Throughout the 1970s and 1980s, India had a very complex and regressive custom duty structure.
India also maintains a huge negative list of imports along with quantitative restrictions.
Things started to change post-1991 Crisis, and with liberalization and opening up of the Indian economy, the peak rates of customs duty were slashed from 300% to 30% in the successive budgets.
The peak rate was further lowered after Setting up of the WTO and reduced to 25%, 20% and 12.5% in 2003-04, 2005-06 and 2006-07 respectively.
The lower bound of current average customs duty is 10%.
|Excise Duty||India’s excise duty structure dis-incentivize the manufacturers. The Excise duty had a cascading effect (tax on tax) as the manufacturer gets no input credit (Tax already paid by him on the previous round of purchase). As a result, both production and manufacturing suffered heavily.
To revamp India’s manufacturing, GOI decided to make fundamental changes in Excise duty structure.
As a first step, India introduced the MODVAT in 1986, which was further simplified and renamed as CENVAT in the year 2000.
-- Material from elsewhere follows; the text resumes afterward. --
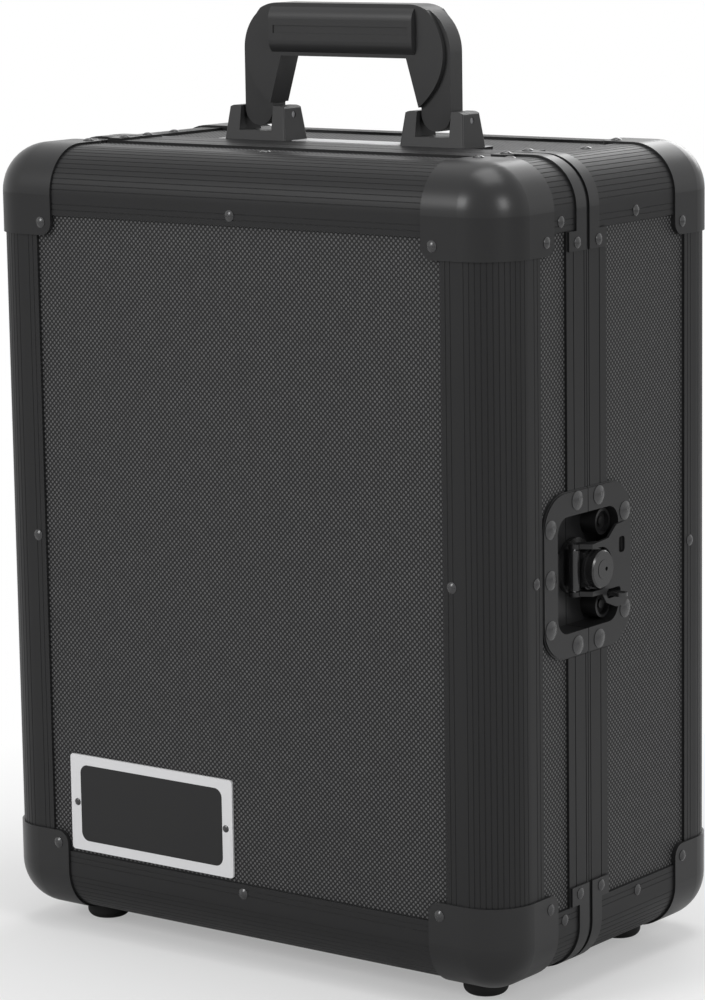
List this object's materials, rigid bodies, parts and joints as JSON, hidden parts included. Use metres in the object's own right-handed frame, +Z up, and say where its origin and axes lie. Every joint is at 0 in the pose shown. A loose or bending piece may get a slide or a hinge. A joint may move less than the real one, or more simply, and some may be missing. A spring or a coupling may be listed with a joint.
{
  "type": "flight case",
  "caption": "Upright flight case with ribbed extrusion edges, ball corners, a side hinged lid, a recessed turn latch and a folding carrying bail.",
  "frame": {"origin": "on the plane of the foot soles, under the middle of the case", "axes": "+Z up, +X to the right of the lid as it is faced, +Y from the lid towards the back"},
  "size_m": [0.3613, 0.2126, 0.5105],
  "materials": {
    "laminate_panel": "black laminate with a fine dimpled grain",
    "black_extrusion": "satin black anodised, fine ribs",
    "black_steel": "satin black powder coat",
    "rivet_metal": "satin black",
    "foot_rubber": "matt",
    "lining_foam": "matt charcoal foam",
    "handle_plastic": "fine satin",
    "bracket_plastic": "fine satin",
    "plate_metal": "bright satin",
    "plate_field": "satin dark",
    "bright_steel": "bright",
    "dull_steel": "dull zinc",
    "dark_zinc": "satin dark"
  },
  "bodies": {
    "base": {"base_bottom_panel": "laminate_panel", "base_bottom_rail": "black_extrusion", "base_corner_caps": "black_steel", "base_depth_rails": "black_extrusion", "base_face_foam": "lining_foam", "base_face_panel": "laminate_panel", "base_feet": "foot_rubber", "base_foot_screws": "dull_steel", "base_hinge_leaves": "black_steel", "base_latch_dish": "black_steel", "base_left_panel": "laminate_panel", "base_left_rail": "black_extrusion", "base_right_panel": "laminate_panel", "base_right_rail": "black_extrusion", "base_rim": "black_extrusion", "base_rim_straps": "black_steel", "base_rivets": "rivet_metal", "base_side_foam": "lining_foam", "base_top_panel": "laminate_panel", "base_top_rail": "black_extrusion", "handle_backing": "dull_steel", "handle_left_bracket": "bracket_plastic", "handle_pins": "dull_steel", "handle_plate": "dark_zinc", "handle_right_bracket": "bracket_plastic", "handle_screws": "dull_steel", "hinge_pins": "dull_steel"},
    "lid": {"lid_bottom_panel": "laminate_panel", "lid_bottom_rail": "black_extrusion", "lid_corner_caps": "black_steel", "lid_depth_rails": "black_extrusion", "lid_face_foam": "lining_foam", "lid_face_panel": "laminate_panel", "lid_feet": "foot_rubber", "lid_foot_screws": "dull_steel", "lid_hinge_leaves": "black_steel", "lid_latch_dish": "black_steel", "lid_left_panel": "laminate_panel", "lid_left_rail": "black_extrusion", "lid_right_panel": "laminate_panel", "lid_right_rail": "black_extrusion", "lid_rim": "black_extrusion", "lid_rim_straps": "black_steel", "lid_rivets": "rivet_metal", "lid_side_foam": "lining_foam", "lid_top_panel": "laminate_panel", "lid_top_rail": "black_extrusion", "name_plate": "plate_metal", "name_plate_field": "plate_field"},
    "handle": {"handle_bail": "handle_plastic"},
    "latch_rotor": {"latch_rotor": "dark_zinc", "latch_staple": "dark_zinc", "latch_retainer": "dull_steel"},
    "latch_leaf": {"latch_leaf": "black_steel", "latch_pin": "bright_steel"},
    "lock_plug": {"latch_plug": "dark_zinc"}
  },
  "joints": [
    {"name": "lid_hinge", "type": "hinge", "parent": "base", "child": "lid", "pos_m": [-0.1745, -0.02625, 0.2235], "axis": [0, 0, -1], "range_deg": [0, 180]},
    {"name": "handle_fold", "type": "hinge", "parent": "base", "child": "handle", "pos_m": [0, 0.00355, 0.4497], "axis": [1, 0, 0], "range_deg": [-90, 90]},
    {"name": "latch_turn", "type": "hinge", "parent": "base", "child": "latch_rotor", "pos_m": [0.17, -0.02105, 0.2235], "axis": [1, 0, 0], "range_deg": [0, 180]},
    {"name": "leaf_lift", "type": "hinge", "parent": "latch_rotor", "child": "latch_leaf", "pos_m": [0.165, -0.03125, 0.2235], "axis": [0, 0, -1], "range_deg": [0, 100]},
    {"name": "lock_turn", "type": "hinge", "parent": "latch_rotor", "child": "lock_plug", "pos_m": [0.17, -0.02105, 0.2235], "axis": [1, 0, 0], "range_deg": [0, 90]}
  ]
}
The CENVAT contained the provisions of input credit, if a manufacturer purchased an input for which duty has been paid, he could avail back the duty already paid by him as input credit.
|Sales Tax/VAT||The indirect taxation enquiry committee was constituted in 1976 for suggesting reforms in India’s indirect tax structure.
The committee recommended the imposition of ad valorem type of tax due to their high-income elasticity. The committee further recommended that excise duty and sales tax should be replaced by a single commodity tax or VAT.
The empowered committee of state finance ministers on June 2004, arrived at the broad consensus to introduce VAT from April 2005.
As a result, the sales tax was replaced by VAT.
|Service Tax||A key drawback of India’s tax system was that it was discriminatory towards Goods.
In India, except for a few services assigned to states such as entertainment, electricity no other service is assigned either to the centre of the states.
The discrimination between goods and services when it comes to taxation violated the concept of neutrality of taxation. This is especially so when the services are more income elastic and consider to be a progressive form of taxation.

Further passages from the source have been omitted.